The 40th anniversary special was insane. It was just so strange to be in a room with every famous person from SNL history you can think of. Like, there’s Dan Aykroyd, there’s Bill Murray, there’s Adam Sandler, and each person is more famous than the person sitting next to them. Meanwhile, Taylor Swift and Paul McCartney are up on stage playing a duet, and then Miley Cyrus gets up. And then I met MC Hammer, which blew my mind. As a kid “Can’t Touch This” was my absolute favorite song. He was sweet as can be. He kissed my hand.

Being a good editor is hard to explain. But I think rhythm and pacing are the most important things—having an innate sense of when to pause and when to speed things up. Another important thing is deciding when to deliver pertinent information. I think something that’s well edited will feel, to the viewers, that it’s how it was always supposed to be. Which is almost never true. We change things drastically from how they are scripted.

Pretaped comedy involves a lot of improvisation. You have the script, and then you riff on that. Portlandia is almost completely improvised, and Fred [Armisen] and Carrie [Brownstein] are some of the best improvisers I’ve ever edited. It’s incredibly difficult to edit, because they’ll improvise for an hour on something that’s going to end up being a two-minute piece. The possibilities are almost infinite.
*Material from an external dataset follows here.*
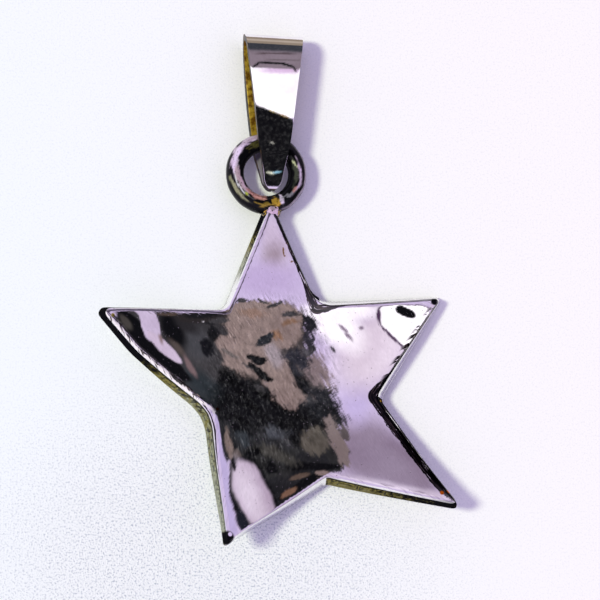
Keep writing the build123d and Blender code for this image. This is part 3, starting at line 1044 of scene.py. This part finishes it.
# Tarnish, painted reflections and painted glints along the ring's wire: the first two numbers are how
# far round from the joint, turning left, and how far out from the middle of the wire.
WIRE_PATCHES = (
    Patch(8.65, 0.36, 1.70, 0.22, -6, 3, paint(190, 172, 192), 0.20, 0.7),
    Patch(9.80, 0.12, 1.30, 0.22, -12, 2, paint(238, 222, 244), 0.25, 0.6),
    Patch(11.30, -0.24, 1.50, 0.20, -9, 2, paint(230, 200, 212), 0.25, 0.6),
    Patch(11.40, 0.04, 1.10, 0.06, -5, 2, paint(255, 255, 255), 0.30, 0.3),
    Patch(11.50, 0.33, 0.95, 0.12, -4, 2, paint(156, 156, 122), 0.25, 0.5),
    Patch(12.10, -0.06, 0.17, 0.09, 0, 2, paint(232, 244, 96), 0.30, 0.2),
    Patch(12.95, -0.40, 0.90, 0.20, -4, 2, paint(210, 154, 142), 0.25, 1.0),
    Patch(13.55, 0.10, 0.40, 0.20, 0, 2, paint(150, 124, 50), 0.30, 1.2),
    Patch(7.60, -0.10, 0.50, 0.20, 0, 2, paint(96, 92, 50), 0.40, 1.4),
    Patch(0.35, -0.05, 0.35, 0.30, 0, 2, paint(200, 160, 60), 0.30, 1.0),
    Patch(0.80, -0.10, 0.14, 0.40, 15, 2, paint(236, 222, 242), 0.30, 0.5),
    Patch(1.50, 0.00, 0.50, 0.12, 20, 2, paint(150, 148, 156), 0.30, 1.2),
    Patch(2.10, 0.10, 0.30, 0.10, 10, 2, paint(210, 154, 146), 0.30, 0.7),
    Patch(3.10, 0.14, 1.00, 0.12, -4, 2, paint(222, 200, 228), 0.30, 0.8),
    Patch(3.50, -0.20, 1.20, 0.14, -4, 2, paint(84, 88, 76), 0.30, 0.8),
    Patch(4.00, -0.18, 0.36, 0.06, -18, 2, paint(244, 250, 200), 0.30, 0.2),
    Patch(2.60, 0.56, 1.80, 0.07, 0, 4, paint(150, 136, 156), 0.30, 0.5),
)
# The sheet's size, its middle and its squares
Sheet = namedtuple("Sheet", "wide long x y cells_x cells_y")
SHEET = Sheet(31, 50, 2, 5.5, 413, 667)
# How high the sheet lies over the star's front, and over the floor where it covers the bail
SHEET_GAP = 2.5
BAIL_TOP = 2.52
# Where it leaves the star and where it lies over the bail, and where it comes down beyond the fold
STAR_END = 5.5
BAIL_START = 8.0
FOLD_END = 21.0
# Where the ring is soldered to the star
JOINT = STAR_PLACE + top_point()


def strokes(points, lay, scale):
    """Noise drawn out along one direction, for hairlines and smears."""
    stretch = Matrix.Diagonal((*scale, 1.0)) @ Matrix.Rotation(math.radians(-lay), 3, "Z")
    return np.array([noise.noise(stretch @ point) for point in points])


def patch_shares(patch, place, hatch):
    """How much of a patch's colour each point has."""
    turn = math.radians(patch.turn)
    x, y = place[:, 0] - patch.x, place[:, 1] - patch.y
    along = (x * math.cos(turn) + y * math.sin(turn)) / patch.long
    across = (y * math.cos(turn) - x * math.sin(turn)) / patch.wide
    reach = (abs(along) ** patch.square + abs(across) ** patch.square) ** (1 / patch.square)
    return smooth((1 + patch.soft - reach - patch.ragged * hatch) / (2 * patch.soft))[:, None]


def painted(points, patches, ground, warp, hatch):
    """Colours of patches laid one over the other on a ground, with uneven and ragged edges."""
    wide = np.array([noise.noise_vector(point) for point in points])
    fine = np.array([noise.noise_vector(3.2 * point) for point in points])
    place = np.array(points) + warp * (wide + 0.45 * fine)
    colours = np.tile(ground[:3], (len(points), 1))
    for patch in patches:
        share = patch_shares(patch, place, hatch)
        colours = colours + share * (np.array(patch.colour[:3]) - colours)
    return colours


def sheet_colours(points):
    """The sheet's colours, with hairlines in the middle and over the bail, and smears in dark places."""
    x, y = np.array(points)[:, 0], np.array(points)[:, 1]
    middle = np.exp(-((((x - 0.9) / 5.2) ** 2 + ((y + 6.2) / 6.4) ** 2) ** 2))
    strap = 1 / (1 + np.exp(-8 * (y - 6.0)))
    hatch = (0.20 + 0.85 * middle) * strokes(points, -60, (1.3, 10.0))
    warp = (0.06 + 0.12 * middle - 0.03 * strap)[:, None]
    colours = painted(points, PATCHES + STRAP_PATCHES, LILAC, warp, hatch)
    right, left = strokes(points, -58, (3.5, 13.0)), strokes(points, -75, (3.5, 12.0))
    hairs = np.where(x + 0.2 * y > 0.4, right, left)
    cross = strokes(points, 35, (3.0, 13.0))
    smears = strokes(points, -35, (0.55, 1.7)) + 0.5 * strokes(points, -35, (1.6, 4.0))
    dark = np.clip(1 - colours.mean(axis=1) / 0.25, 0, 1)
    shift = 1 + (0.10 + 0.55 * dark * middle) * hairs + 0.9 * dark * smears * middle
    gleam = middle * np.clip(hairs - 0.12, 0, 1)
    gleam = 0.05 * dark * (gleam + 3 * strap * np.clip(np.maximum(hairs, cross) - 0.28, 0, 1))
    return np.clip(colours * shift[:, None] + gleam[:, None], 0, None)


def sheet_height(x, y):
    """The sheet follows the star's front, lies level over the bail and comes down beyond its fold."""
    # The star's form is followed a little way beyond it, and no further
    over_star = back_height(max(-15, min(15, x - STAR_PLACE.x)), max(-15, min(13, y - STAR_PLACE.y)))
    share = smooth((y - STAR_END) / (BAIL_START - STAR_END))
    height = (1 - share) * (over_star + PLATE_THICK) + share * BAIL_TOP + SHEET_GAP
    return max(0.05, height - max(0.0, y - FOLD_END))


def sheet_finish():
    """The painted colours with finer hairlines than the sheet's points can carry, which gleam."""
    shade = Shade("reflections")
    middle = 1 - shade.away((0.3, -6.0), (4.8, 6.2)).ramp(0.75, 1.0)
    hairs = shade.cloud(shade.fit((0.9, 0.045, FLAT), -60), 2.0, 0.6)
    crossed = shade.cloud(shade.fit((0.7, 0.04, FLAT), -76), 2.0, 0.6)
    shift = 1 + (3.0 * (hairs - 0.5) + 2.2 * (crossed - 0.5)) * (0.10 + 0.90 * middle)
    colour = shade.mix(shade.painted_colour("sheet_colour"), shift, 1.0, "MULTIPLY")
    gleam = (hairs.ramp(0.62, 0.72) + crossed.ramp(0.64, 0.74)) * middle * 0.16
    return shade.light(shade.mix(colour, gleam, 1.0, "ADD"))


def reflected_sheet():
    """A sheet just above the pendant that only the polish sees, with pale, brown and dark patches."""
    bm = bmesh.new()
    bmesh.ops.create_grid(bm, x_segments=SHEET.cells_x, y_segments=SHEET.cells_y, size=0.5)
    bmesh.ops.scale(bm, vec=(SHEET.wide, SHEET.long, 1), verts=bm.verts[:])
    bmesh.ops.translate(bm, vec=(SHEET.x, SHEET.y, 0), verts=bm.verts[:])
    points = [vert.co.copy() for vert in bm.verts]
    for vert in bm.verts:
        vert.co.z = sheet_height(vert.co.x, vert.co.y)
        vert.co *= MM
    mesh = end_mesh(bm, "reflection_sheet", [sheet_finish()])
    colours = np.hstack((sheet_colours(points), np.ones((len(points), 1))))
    mesh.attributes.new("sheet_colour", "FLOAT_COLOR", "POINT").data.foreach_set("color", colours.ravel())
    mesh.shade_smooth()
    sheet = add_object("reflection_sheet", mesh)
    sheet.visible_camera = False
    sheet.visible_diffuse = False
    sheet.visible_shadow = False
    sheet.visible_transmission = False


def floor_finish():
    """A pale floor, bluer at the left, with coarser grain round the end of the lower left arm."""
    shade = Shade("pale_floor")
    x, y = shade.plan()
    tint = (x * 0.018 + y * 0.006 + 0.5).ramp(0.0, 1.0)
    grain = shade.grain(0.14, 3.0, 0.7)
    rough = 1 - shade.away((-5.0, -20.5), (14, 11)).ramp(0.35, 1.65)
    colour = shade.mix((0.89, 0.94, 0.97, 1), (0.95, 0.92, 0.94, 1), tint)
    colour = shade.mix(colour, (0.96, 0.98, 1.00, 1), rough * 0.8)
    colour = shade.mix(colour, (0.44, 0.49, 0.58, 1), grain.ramp(0.50, 0.66) * (0.15 + 0.80 * rough))
    return shade.surface(colour, 0.9, shade.bump(grain * (0.15 + 0.85 * rough), 0.6, 0.20), 0.0, 0.1)


def floor():
    bm = bmesh.new()
    bmesh.ops.create_grid(bm, x_segments=1, y_segments=1, size=3.0)
    add_object("floor", end_mesh(bm, "floor", [floor_finish()]))


def sun():
    """A soft sun from the left, which the metal doesn't mirror."""
    lamp = add_object("sun", bpy.data.lights.new("sun", "SUN"))
    lamp.data.energy = 2.25
    lamp.data.angle = math.radians(10)
    lamp.data.color = (0.93, 1.0, 0.70)
    lamp.rotation_euler = (0, math.radians(-39), 0)
    lamp.visible_glossy = False


def surroundings():
    """Soft lilac light all round, and what the metal mirrors of the room: dark, with a pale side."""
    world = bpy.data.worlds.new("studio")
    bpy.context.scene.world = world
    world.use_nodes = True
    shade = Shade("room", world.node_tree)
    way = shade.node("ShaderNodeTexCoord").outputs["Generated"]
    pale_side = (-0.75, -0.55, 0.35)
    toward = shade.node("ShaderNodeVectorMath", {"operation": "DOT_PRODUCT"}, {0: way, 1: pale_side})
    pale = Number(shade, toward.outputs["Value"]).ramp(-0.40, 0.24)
    seen = shade.mix((0.06, 0.055, 0.07, 1), (0.95, 0.92, 1.0, 1), pale)
    mirrored = shade.node("ShaderNodeBackground", {}, {"Color": seen, "Strength": 1.0})
    soft = shade.node("ShaderNodeBackground", {}, {"Color": (0.67, 0.59, 0.87, 1), "Strength": 0.80})
    glossy = shade.node("ShaderNodeLightPath").outputs["Is Glossy Ray"]
    both = shade.node("ShaderNodeMixShader", {}, {0: glossy, 1: soft.outputs[0], 2: mirrored.outputs[0]})
    shade.node("ShaderNodeOutputWorld", {}, {"Surface": both.outputs[0]})


def camera():
    """Looks down from a little to the left and below, as the photograph does."""
    aim = Vector((1.916, -0.58, 0.0)) * MM
    distance = 0.2
    leftward, downward = math.radians(10), math.radians(7.5)
    back = Vector((-math.tan(leftward), -math.tan(downward), 1)).normalized()
    up = (Vector((0, 1, 0)) - back * back.y).normalized()
    right = up.cross(back)
    data = bpy.data.cameras.new("camera")
    data.sensor_width = 36
    data.lens = 168
    data.clip_start = 0.01
    data.clip_end = 10
    eye = add_object("camera", data)
    turn = Matrix((right, up, back)).transposed().to_4x4()
    eye.matrix_world = Matrix.Translation(aim + back * distance) @ turn
    bpy.context.scene.camera = eye


star_plate([face_finish(), wall_finish()])
jump_ring([ring_finish()])
solder_joint([solder_finish()])
strap_bail([strap_finish(), inside_finish(), strap_edge_finish()])
reflected_sheet()
floor()
sun()
surroundings()
camera()
bpy.context.scene.view_settings.view_transform = "Standard"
The editor is going to completely shape that piece.

Editor Kelly Lyon’s 5 Favorite SNL Clips (Plus a Bonus Portlandia Sketch)
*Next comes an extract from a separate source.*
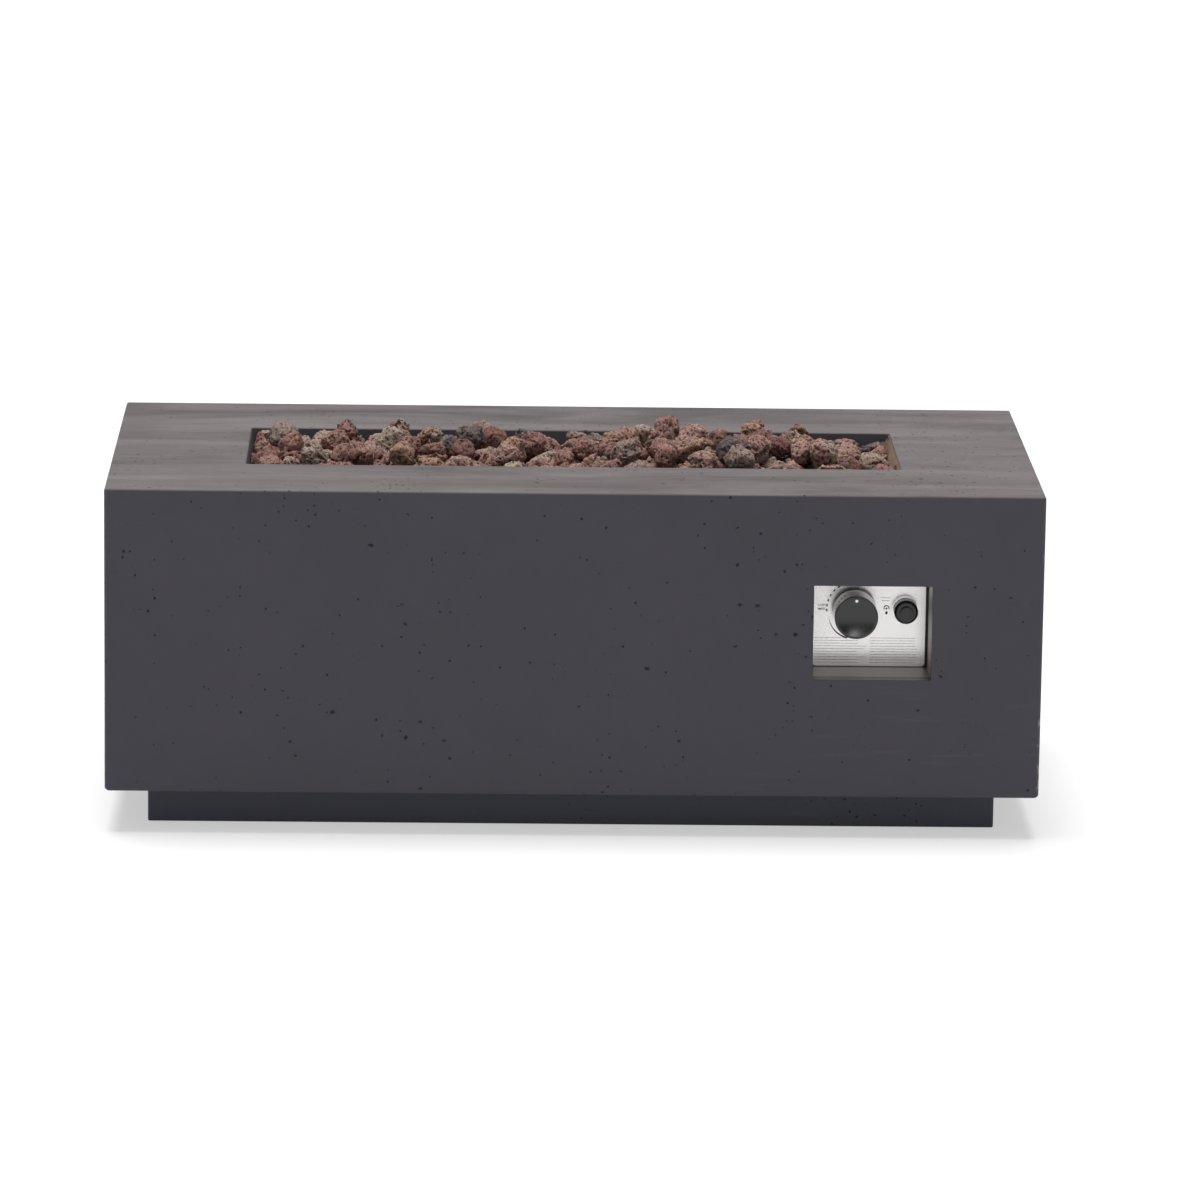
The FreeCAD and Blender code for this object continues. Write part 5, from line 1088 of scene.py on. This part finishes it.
def noted(stone: bpy.types.Object, name: str, values: np.ndarray) -> None:
    """Write one number for each vertex of a stone into its mesh.

    Args:
        stone: mesh object.
        name: name of the attribute that the finish reads.
        values: the numbers.
    """
    attribute = stone.data.attributes.new(name, "FLOAT", "POINT")
    attribute.data.foreach_set("value", values.astype(np.float32))


def toned(stone: bpy.types.Object, tone: float) -> None:
    """Write a stone's own tone into its vertices."""
    noted(stone, "stone_tone", np.full(len(stone.data.vertices), tone))


def smooth_shaded(piece: bpy.types.Object) -> None:
    """Shade a mesh without facets."""
    only(piece)
    bpy.ops.object.shade_smooth()


@dataclass
class Rock:
    """How a surface of lava rock is broken up: lumps, knobs, open bubbles and crumbs."""

    lump_size: float = 17 * MM
    lump_push: float = 10 * MM
    knob_size: float = 7 * MM
    knob_push: float = 4.5 * MM
    bubble_size: float = 4.4 * MM
    bubble_depth: float = 1.9 * MM
    bubble_edge: float = 0.44
    crumb_size: float = 2.0 * MM
    crumb_push: float = 1.5 * MM
    lump_middle: float = 0.47
    knob_middle: float = 0.4
    crumb_middle: float = 0.5
    bubble_floor: float = 0.12

    def texture(self, name: str, kind: str, size: float, **settings: object
                ) -> bpy.types.Texture:
        """Give a texture by its name, and make it at its first use."""
        return bpy.data.textures.get(name) or lumps(name, kind, size, **settings)

    def bubbles(self) -> bpy.types.Texture:
        """Make cells that are pits in their middle and flat elsewhere.

        Returns:
            The texture: 0 at the bottom of a pit and 1 on the flat.
        """
        made = bpy.data.textures.get("rock_bubbles")
        if made is not None:
            return made
        made = lumps("rock_bubbles", "VORONOI", self.bubble_size)
        made.use_color_ramp = True
        low, high = made.color_ramp.elements
        low.position, low.color = self.bubble_floor, (0.0, 0.0, 0.0, 1.0)
        high.position, high.color = self.bubble_edge, (1.0, 1.0, 1.0, 1.0)
        return made

    def broken(self, piece: bpy.types.Object) -> None:
        """Turn a coarse rounded form into rock.

        Args:
            piece: mesh object whose faces are about 5 mm wide.
        """
        pushed(piece, self.texture("rock_lumps", "CLOUDS", self.lump_size, noise_depth=1),
               self.lump_push, self.lump_middle)
        divided(piece, 1)
        pushed(piece, self.texture("rock_knobs", "CLOUDS", self.knob_size, noise_depth=1,
                                   noise_type="HARD_NOISE"), -self.knob_push,
               self.knob_middle)
        divided(piece, 1)
        softened(piece, 1)
        before = places_of(piece)
        pushed(piece, self.bubbles(), self.bubble_depth, 1.0)
        depth = np.linalg.norm(places_of(piece) - before, axis=1) / self.bubble_depth
        noted(piece, "stone_pit", depth)
        pushed(piece, self.texture("rock_crumbs", "CLOUDS", self.crumb_size, noise_depth=2),
               self.crumb_push, self.crumb_middle)
        smooth_shaded(piece)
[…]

1. SNL, "A Thanksgiving Miracle" 

"This was an extremely difficult shoot because it involved so many cast members, all with multiple hair and make up changes in two different locations (the dining room and the park). There wasn't time to bring Matthew McConaughey to the park location, so the director, Oz Rodriguez, quickly filmed him under a tree outside of the house location. This footage made me laugh so hard that I literally fell under my desk."

2. SNL, "Do It On My Twin Bed" 

"We loved Aidy Bryant's 7th grade photo so much, that whenever we got in a tough spot in the edit, I would just put it up on screen for a second, and it would make the whole room smile and relax."

3. SNL, "Red Flag" 

"Red Flag was filmed at the National Museum of the Native American, which is a government building with very strict security. I was editing in the basement and, unbeknownst to me, the museum shut down and locked up precisely at 6 p.m. I was locked in the basement with all of the footage, and my cell phone had no service. Luckily I had a walkie-talkie and was able to contact the producer, Justus McLarty, who got a security guard to help me. The guard had to personally escort me out of the building, and the piece made it on air the next night."

4. SNL, "When Will The Bass Drop?" 

"The art production team actually created fake heads of some of the cast members, and blew them up in front of a green screen. Then our VFX wizards comped the fake heads into our scene to make it look like the cast members' heads were exploding." 

5. SNL, "The Jay Z Story" 

"It was too expensive to get the rights to Jay Z's real music for this piece, so Mike O'Brien wrote and recorded vocals for his lame rap just hours before the show aired live."

6. Portlandia, "Timid Driver" 

"Fred Armisen told me this sketch was inspired by the way his mother drives. I really wanted to edit it because my husband also drives in this notoriously Portland fashion. We constantly quote bits of this sketch to each other whenever he drives me around town."